## TASK GOAL
Start at the line that has "Continue the FreeCAD" and stop at the line that has "node.inputs[key].default_value = value". Print those lines and all lines between them exactly, and nothing more.
** BEGIN **
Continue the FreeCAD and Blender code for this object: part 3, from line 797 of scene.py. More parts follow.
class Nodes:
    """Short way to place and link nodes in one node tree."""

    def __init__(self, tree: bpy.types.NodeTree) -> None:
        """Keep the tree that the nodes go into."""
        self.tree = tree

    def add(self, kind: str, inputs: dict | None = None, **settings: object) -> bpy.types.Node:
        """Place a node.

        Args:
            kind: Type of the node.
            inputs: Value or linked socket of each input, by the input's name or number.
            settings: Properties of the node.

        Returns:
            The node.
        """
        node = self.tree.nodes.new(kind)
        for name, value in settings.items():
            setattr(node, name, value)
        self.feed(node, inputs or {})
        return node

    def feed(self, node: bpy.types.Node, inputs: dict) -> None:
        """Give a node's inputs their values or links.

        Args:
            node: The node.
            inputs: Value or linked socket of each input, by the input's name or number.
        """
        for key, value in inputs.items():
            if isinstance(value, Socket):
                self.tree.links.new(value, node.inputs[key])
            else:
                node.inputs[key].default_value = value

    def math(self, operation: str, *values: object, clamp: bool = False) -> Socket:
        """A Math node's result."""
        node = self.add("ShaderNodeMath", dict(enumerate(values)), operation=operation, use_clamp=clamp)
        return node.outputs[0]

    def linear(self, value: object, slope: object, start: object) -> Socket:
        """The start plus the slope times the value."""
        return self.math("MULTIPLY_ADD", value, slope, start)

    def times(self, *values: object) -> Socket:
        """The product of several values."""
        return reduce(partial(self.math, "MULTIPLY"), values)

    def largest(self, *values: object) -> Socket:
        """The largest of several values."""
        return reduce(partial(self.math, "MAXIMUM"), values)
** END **
** BEGIN **
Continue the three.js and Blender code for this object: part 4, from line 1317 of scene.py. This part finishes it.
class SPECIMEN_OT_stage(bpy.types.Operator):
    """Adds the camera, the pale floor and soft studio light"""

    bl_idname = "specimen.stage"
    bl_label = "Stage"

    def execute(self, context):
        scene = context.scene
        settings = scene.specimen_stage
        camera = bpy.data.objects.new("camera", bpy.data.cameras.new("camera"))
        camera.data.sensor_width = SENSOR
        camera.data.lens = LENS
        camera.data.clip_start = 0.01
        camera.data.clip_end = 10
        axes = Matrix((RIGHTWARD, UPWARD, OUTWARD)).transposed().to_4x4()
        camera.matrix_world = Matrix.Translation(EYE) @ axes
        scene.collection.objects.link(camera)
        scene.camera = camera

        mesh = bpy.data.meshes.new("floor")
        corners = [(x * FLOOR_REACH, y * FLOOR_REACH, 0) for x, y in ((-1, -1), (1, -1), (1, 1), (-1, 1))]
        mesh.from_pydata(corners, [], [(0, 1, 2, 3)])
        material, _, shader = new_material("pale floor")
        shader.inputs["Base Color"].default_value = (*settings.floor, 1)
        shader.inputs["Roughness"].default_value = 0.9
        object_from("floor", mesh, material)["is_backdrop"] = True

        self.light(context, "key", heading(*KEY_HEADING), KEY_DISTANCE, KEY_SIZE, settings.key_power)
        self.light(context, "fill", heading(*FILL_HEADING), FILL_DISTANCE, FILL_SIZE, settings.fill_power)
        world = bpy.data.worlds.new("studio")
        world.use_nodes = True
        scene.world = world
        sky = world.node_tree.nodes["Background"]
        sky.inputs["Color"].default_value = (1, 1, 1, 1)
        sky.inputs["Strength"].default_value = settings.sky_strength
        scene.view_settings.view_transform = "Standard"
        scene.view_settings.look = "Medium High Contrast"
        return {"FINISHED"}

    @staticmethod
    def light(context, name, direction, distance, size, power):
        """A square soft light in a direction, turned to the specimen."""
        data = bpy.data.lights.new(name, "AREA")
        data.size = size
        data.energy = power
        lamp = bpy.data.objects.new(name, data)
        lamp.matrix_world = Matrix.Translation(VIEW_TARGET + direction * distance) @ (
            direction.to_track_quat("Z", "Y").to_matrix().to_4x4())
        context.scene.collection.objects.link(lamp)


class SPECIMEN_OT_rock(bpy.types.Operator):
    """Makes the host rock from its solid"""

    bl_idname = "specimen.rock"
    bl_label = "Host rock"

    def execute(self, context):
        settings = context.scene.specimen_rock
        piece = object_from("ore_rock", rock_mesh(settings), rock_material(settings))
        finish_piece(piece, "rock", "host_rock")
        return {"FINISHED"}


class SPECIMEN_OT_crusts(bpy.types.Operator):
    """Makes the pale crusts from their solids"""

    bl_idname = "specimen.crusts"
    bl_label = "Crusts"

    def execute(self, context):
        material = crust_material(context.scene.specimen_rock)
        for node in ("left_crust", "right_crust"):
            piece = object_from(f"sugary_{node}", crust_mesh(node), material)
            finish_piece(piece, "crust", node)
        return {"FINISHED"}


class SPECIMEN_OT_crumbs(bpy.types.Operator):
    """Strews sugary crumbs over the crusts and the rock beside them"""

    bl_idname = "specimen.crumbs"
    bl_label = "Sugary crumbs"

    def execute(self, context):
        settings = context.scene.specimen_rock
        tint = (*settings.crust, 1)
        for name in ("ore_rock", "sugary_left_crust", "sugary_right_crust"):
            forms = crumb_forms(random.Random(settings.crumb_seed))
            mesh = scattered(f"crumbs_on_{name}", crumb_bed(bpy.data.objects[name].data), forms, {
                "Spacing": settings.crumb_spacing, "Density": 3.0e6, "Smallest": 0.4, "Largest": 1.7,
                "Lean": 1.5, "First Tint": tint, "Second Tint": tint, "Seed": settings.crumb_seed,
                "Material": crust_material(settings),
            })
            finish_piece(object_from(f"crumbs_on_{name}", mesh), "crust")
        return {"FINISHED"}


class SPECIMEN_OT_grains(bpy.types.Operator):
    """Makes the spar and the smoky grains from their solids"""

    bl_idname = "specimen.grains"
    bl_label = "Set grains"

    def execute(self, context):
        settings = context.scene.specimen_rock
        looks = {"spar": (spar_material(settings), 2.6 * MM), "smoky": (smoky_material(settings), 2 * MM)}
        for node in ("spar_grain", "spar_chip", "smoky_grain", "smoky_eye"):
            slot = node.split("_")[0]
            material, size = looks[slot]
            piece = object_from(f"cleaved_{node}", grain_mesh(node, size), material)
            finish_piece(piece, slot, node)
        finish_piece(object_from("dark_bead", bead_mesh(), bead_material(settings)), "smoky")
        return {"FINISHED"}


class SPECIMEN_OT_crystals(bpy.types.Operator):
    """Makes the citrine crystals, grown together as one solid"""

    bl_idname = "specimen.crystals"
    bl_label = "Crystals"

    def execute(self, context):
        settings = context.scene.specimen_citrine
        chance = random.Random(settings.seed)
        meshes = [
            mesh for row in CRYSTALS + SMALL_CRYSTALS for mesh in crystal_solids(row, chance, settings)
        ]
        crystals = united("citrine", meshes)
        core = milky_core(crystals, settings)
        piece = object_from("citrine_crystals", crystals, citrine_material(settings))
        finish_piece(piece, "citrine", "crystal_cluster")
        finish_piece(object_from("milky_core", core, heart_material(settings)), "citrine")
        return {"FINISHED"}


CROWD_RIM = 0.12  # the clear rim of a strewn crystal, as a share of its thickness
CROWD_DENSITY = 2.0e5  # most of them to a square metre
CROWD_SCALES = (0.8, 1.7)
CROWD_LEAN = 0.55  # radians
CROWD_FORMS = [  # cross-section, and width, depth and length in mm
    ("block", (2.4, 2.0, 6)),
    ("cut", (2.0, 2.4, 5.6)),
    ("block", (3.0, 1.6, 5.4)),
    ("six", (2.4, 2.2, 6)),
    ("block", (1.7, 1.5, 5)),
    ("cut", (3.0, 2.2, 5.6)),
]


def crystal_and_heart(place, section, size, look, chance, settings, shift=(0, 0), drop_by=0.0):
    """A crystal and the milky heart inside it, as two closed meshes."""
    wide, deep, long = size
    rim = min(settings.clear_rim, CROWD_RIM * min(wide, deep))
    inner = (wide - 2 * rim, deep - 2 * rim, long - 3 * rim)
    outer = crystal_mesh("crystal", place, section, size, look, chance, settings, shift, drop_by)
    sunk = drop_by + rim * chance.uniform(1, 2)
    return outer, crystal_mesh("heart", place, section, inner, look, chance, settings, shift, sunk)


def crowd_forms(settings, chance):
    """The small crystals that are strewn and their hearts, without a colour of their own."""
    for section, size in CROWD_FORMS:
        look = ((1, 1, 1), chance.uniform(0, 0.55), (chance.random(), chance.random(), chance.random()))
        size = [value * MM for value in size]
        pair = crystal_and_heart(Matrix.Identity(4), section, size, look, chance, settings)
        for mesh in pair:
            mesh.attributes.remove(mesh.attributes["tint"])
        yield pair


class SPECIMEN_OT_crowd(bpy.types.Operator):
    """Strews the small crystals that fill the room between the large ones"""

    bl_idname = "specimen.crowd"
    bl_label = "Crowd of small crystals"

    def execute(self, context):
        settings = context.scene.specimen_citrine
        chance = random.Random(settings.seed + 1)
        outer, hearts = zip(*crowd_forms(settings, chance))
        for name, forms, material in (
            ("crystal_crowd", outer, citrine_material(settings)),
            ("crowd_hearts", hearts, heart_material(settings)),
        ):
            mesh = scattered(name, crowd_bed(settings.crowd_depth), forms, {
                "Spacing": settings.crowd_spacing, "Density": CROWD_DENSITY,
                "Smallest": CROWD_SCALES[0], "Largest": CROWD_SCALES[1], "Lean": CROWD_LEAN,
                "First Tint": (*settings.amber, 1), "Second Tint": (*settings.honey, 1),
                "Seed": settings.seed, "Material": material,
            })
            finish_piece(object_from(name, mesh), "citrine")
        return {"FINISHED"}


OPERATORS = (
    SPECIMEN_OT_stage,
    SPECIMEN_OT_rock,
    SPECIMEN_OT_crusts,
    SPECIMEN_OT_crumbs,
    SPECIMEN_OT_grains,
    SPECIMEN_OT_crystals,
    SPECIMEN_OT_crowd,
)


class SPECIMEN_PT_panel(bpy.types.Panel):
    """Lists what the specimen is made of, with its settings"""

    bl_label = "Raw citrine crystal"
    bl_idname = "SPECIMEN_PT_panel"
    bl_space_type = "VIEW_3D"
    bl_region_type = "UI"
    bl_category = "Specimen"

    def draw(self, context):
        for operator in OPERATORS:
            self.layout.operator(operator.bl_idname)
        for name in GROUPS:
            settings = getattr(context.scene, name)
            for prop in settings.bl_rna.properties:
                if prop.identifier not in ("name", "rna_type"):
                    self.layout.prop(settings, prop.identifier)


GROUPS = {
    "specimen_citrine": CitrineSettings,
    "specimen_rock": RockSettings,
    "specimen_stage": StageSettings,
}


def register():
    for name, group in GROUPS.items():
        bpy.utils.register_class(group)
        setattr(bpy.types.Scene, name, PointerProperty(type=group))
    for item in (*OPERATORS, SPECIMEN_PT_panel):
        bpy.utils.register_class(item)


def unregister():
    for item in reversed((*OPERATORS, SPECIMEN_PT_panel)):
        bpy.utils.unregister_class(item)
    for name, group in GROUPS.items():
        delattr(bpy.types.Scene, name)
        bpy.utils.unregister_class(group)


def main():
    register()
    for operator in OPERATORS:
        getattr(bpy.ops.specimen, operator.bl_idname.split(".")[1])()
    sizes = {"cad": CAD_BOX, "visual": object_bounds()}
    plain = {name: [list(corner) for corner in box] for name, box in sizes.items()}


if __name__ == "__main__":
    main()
** END **
## ANSWER TO THE EXERCISE
Continue the FreeCAD and Blender code for this object: part 3, from line 797 of scene.py. More parts follow.
class Nodes:
    """Short way to place and link nodes in one node tree."""

    def __init__(self, tree: bpy.types.NodeTree) -> None:
        """Keep the tree that the nodes go into."""
        self.tree = tree

    def add(self, kind: str, inputs: dict | None = None, **settings: object) -> bpy.types.Node:
        """Place a node.

        Args:
            kind: Type of the node.
            inputs: Value or linked socket of each input, by the input's name or number.
            settings: Properties of the node.

        Returns:
            The node.
        """
        node = self.tree.nodes.new(kind)
        for name, value in settings.items():
            setattr(node, name, value)
        self.feed(node, inputs or {})
        return node

    def feed(self, node: bpy.types.Node, inputs: dict) -> None:
        """Give a node's inputs their values or links.

        Args:
            node: The node.
            inputs: Value or linked socket of each input, by the input's name or number.
        """
        for key, value in inputs.items():
            if isinstance(value, Socket):
                self.tree.links.new(value, node.inputs[key])
            else:
                node.inputs[key].default_value = value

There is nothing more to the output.